Source: Eros International.

What: Shares of Eros International (NYSE:EROS), an India-based producer and distributor of Indian films, rose more than 20% on Monday. The company has recently been under attack as anonymous critics sought to expose flaws in Eros' accounting methods and content library.

So what: Today, management addressed many of these attacks in a detailed rebuttal letter, reducing some of the market pressure on its shares. Among other things, Eros said its content collection stretches three decades back, and thus becomes difficult to track using accounting practices designed for more recent productions. Moreover, the company was accused of standing on the brink of bankruptcy, but it can actually point to positive cash flows and a robust balance sheet.
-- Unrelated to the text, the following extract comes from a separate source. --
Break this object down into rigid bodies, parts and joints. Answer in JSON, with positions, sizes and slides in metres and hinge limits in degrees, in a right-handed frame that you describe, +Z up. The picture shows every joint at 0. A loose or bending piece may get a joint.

Now what: Digging a bit deeper, the unnamed critics claimed that Eros was riding toward disaster on a crazy train of runaway debt. However, Eros has been reducing its debt-to-EBITDA ratio significantly over the last year, which is a strong sign that the company is becoming more financially healthy rather than less.

And with financial debt of just 1.5 times trailing EBITDA profits, Eros compares well with stateside rivals Lions Gate Entertainment (NYSE:LGF-A) at 3.4 times EBITDA, or CBS (NYSE:CBS), whose ratio stands at 2.8. Lions Gate and CBS are also increasing their effective debt load, while Eros is reducing its own.

In short, I'm buying Eros' explanation, much as investors are in Monday's trading session.

There's still much work to do if Eros wants to entirely erase the effects of this anonymous smear campaign, if that's what it is. The stock is trading some 65% below its 52-week highs, even after Monday's 20% upward surge. The company is set to report full second-quarter results in a couple of weeks, giving management a big stage and a results-based platform from which they can continue chasing down negative rumors.